Paddle Through the Mangroves in Everglades National Park
Winter is considered the dry season in Everglades National Park, and it’s a secluded paradise for birders and lovers of wildlife. Here you’ll find the rare West Indian Manatee, the American alligator and the American crocodile, more than 40 species of mammals, and 360 species of birds. Much of the everglades can only be explored by boat, and there are lots of well-marked canoe and kayak trails to choose from. The 99-mile Wilderness Waterway can be completed in seven to ten days, with plenty of backcountry camping options that offer total seclusion and awe-inspiring beauty.
Visiting Everglades National Park in the Winter: Winter is the busy season in the Everglades, but with more than 1.5 million sprawling acres to explore, it’s pretty easy to find solitude. $20 will get your vehicle into the park for seven consecutive days. Front country camping sites fill up quickly in the winter and must be reserved in advance.

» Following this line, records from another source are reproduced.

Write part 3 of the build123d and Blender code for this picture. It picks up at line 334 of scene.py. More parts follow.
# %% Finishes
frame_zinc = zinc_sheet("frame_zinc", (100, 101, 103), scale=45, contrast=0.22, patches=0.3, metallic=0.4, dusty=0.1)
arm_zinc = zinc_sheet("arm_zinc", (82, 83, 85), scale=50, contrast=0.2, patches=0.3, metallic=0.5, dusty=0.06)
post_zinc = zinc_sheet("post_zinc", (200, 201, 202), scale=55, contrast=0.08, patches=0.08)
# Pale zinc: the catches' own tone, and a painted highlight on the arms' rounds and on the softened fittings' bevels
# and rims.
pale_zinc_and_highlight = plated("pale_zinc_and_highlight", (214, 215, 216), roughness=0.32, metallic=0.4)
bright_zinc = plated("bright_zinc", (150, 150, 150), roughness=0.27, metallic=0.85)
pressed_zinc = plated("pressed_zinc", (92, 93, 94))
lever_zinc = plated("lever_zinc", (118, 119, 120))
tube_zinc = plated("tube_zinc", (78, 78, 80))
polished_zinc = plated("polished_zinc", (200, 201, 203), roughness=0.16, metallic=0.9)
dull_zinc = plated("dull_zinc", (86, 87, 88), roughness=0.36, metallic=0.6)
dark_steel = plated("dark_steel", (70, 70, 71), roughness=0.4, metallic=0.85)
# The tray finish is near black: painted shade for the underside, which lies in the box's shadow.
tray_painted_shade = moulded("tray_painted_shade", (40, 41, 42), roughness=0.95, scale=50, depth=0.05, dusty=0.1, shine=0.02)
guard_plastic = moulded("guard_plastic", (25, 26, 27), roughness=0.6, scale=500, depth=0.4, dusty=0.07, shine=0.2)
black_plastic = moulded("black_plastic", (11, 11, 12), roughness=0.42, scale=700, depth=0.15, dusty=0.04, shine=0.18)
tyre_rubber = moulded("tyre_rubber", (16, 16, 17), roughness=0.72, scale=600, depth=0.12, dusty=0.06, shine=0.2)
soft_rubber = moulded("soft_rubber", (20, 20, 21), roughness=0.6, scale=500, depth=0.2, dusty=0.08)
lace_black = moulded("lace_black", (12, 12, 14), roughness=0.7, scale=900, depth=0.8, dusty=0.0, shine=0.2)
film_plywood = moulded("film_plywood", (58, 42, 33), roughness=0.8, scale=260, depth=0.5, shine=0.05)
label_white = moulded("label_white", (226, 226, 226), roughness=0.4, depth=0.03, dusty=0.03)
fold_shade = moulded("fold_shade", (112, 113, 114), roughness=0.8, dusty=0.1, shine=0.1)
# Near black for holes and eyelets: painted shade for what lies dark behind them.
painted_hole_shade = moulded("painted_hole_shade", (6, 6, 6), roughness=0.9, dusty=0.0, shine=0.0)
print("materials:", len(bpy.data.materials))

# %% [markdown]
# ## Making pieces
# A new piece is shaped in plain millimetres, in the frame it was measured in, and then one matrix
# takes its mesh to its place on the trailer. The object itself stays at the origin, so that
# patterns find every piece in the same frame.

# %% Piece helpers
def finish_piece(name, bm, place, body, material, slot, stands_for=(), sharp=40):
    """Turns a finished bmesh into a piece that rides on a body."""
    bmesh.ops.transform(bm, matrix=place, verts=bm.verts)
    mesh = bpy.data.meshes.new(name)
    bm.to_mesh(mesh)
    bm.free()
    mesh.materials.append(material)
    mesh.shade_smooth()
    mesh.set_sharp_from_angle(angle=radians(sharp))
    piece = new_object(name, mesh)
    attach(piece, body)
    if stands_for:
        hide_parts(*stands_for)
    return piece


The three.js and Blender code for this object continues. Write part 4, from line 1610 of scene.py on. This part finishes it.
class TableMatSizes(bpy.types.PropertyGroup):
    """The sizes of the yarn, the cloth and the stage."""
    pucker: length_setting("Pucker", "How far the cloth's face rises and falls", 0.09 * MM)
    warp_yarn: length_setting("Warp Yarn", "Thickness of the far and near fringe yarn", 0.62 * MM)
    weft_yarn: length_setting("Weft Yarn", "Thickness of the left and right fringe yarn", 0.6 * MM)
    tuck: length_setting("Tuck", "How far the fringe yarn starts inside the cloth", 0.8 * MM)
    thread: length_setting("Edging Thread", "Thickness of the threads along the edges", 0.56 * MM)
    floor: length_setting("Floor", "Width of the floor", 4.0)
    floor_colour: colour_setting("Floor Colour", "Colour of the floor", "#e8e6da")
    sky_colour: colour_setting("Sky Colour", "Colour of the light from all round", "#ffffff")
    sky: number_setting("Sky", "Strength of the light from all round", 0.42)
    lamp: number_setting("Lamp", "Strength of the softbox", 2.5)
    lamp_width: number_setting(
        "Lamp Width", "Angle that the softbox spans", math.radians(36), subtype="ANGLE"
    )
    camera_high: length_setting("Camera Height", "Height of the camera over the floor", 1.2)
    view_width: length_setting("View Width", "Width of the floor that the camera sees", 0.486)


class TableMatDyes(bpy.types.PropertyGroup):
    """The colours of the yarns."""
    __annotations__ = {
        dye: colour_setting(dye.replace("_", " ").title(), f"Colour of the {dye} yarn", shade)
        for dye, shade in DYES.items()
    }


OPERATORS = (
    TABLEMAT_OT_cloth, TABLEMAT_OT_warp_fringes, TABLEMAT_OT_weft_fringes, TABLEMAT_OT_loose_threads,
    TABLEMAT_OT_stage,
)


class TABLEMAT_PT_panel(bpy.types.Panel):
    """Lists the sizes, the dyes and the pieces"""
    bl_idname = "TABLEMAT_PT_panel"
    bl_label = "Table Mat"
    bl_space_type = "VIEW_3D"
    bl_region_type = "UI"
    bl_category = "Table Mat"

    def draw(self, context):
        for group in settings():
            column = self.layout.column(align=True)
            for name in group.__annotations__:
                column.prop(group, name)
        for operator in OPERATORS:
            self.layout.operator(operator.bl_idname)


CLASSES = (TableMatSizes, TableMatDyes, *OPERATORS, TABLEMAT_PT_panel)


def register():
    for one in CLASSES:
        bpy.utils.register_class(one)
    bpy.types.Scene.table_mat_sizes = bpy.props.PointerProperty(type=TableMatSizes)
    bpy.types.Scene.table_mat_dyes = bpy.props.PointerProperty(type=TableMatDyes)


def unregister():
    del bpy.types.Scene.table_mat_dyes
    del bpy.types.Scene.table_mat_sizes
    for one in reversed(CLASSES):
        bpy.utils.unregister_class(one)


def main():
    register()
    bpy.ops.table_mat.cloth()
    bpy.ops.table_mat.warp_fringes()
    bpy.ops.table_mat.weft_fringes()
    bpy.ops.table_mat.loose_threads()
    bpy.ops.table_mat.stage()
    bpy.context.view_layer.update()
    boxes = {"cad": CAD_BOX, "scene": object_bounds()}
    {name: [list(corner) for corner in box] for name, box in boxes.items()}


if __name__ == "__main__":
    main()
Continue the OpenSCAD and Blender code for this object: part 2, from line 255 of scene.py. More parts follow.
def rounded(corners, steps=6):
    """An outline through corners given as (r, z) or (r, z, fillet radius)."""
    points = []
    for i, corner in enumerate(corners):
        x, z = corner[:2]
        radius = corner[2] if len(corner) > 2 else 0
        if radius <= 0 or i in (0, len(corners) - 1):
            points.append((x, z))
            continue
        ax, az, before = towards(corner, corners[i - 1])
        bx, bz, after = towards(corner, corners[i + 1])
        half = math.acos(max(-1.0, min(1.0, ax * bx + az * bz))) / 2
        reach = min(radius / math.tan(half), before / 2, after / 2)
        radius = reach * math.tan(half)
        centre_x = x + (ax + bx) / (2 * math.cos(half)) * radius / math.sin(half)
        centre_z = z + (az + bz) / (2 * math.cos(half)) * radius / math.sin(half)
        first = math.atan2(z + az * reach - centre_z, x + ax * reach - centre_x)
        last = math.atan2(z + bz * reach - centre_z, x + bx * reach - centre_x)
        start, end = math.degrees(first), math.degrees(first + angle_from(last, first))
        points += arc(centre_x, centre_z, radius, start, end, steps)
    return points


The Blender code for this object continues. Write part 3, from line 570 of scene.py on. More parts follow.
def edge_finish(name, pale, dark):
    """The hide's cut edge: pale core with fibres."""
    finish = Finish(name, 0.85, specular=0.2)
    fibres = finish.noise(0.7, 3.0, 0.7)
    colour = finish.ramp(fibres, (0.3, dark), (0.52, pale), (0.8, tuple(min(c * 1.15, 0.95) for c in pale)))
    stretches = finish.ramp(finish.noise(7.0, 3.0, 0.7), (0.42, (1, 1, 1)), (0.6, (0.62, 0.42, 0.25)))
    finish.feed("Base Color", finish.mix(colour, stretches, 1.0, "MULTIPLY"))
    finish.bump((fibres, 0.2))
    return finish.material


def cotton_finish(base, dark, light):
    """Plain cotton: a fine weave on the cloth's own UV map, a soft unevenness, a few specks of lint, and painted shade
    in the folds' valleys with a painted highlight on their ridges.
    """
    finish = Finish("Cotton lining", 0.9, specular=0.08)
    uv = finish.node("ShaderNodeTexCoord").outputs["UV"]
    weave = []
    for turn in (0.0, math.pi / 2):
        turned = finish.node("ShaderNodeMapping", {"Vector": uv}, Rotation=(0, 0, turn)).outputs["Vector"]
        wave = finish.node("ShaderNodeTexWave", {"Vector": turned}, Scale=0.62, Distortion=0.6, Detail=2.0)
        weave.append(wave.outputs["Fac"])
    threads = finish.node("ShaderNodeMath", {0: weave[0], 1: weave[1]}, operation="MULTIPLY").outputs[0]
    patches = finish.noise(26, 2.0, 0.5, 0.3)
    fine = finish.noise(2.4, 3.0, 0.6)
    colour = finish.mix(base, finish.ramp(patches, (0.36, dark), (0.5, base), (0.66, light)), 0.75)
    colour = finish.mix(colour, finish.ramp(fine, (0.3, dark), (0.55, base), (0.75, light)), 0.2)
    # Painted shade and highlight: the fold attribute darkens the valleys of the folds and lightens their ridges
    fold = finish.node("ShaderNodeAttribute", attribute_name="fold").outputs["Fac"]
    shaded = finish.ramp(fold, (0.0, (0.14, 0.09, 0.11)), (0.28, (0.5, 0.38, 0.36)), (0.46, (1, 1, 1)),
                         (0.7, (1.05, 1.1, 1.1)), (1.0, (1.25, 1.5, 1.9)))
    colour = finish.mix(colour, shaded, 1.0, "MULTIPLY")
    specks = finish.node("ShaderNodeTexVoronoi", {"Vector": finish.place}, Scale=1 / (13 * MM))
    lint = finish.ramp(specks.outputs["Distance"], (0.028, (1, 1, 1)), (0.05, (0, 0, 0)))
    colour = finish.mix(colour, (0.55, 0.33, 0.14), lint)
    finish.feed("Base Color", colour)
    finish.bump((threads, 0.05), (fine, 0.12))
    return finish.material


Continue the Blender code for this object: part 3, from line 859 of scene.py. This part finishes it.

If you’re seeking romance in the backcountry, you should have no problem securing a spot.
Explore the Dunes, Mountains, and Salt Flats of Death Valley National Park
Death Valley’s array of surreal landscapes is otherworldly, and there’s no better time to explore this incredible desert than in the winter. You’ll still find some snowcapped peaks in February, but you may also have a chance to meander through fields of wildflowers, catching incredible sunrises, and glimpsing some rare wildlife, including bighorn sheep, the elusive desert tortoise, lynx, fox, and mountain lions.
Visiting Death Valley National Park in the Winter: Be sure to visit Badwater Basin, which is the lowest point in North America (282 feet below sea level). Other cool sites include Artists Drive, Zabriskie Point, and Golden Canyon. Camping is available year-round within the park at nine different campsites, and there’s great lodging too. We recommend the Ranch at Death Valley, which has an outdoor pool and expansive grounds. It is very close to Furnace Creek and Zabriskie Point.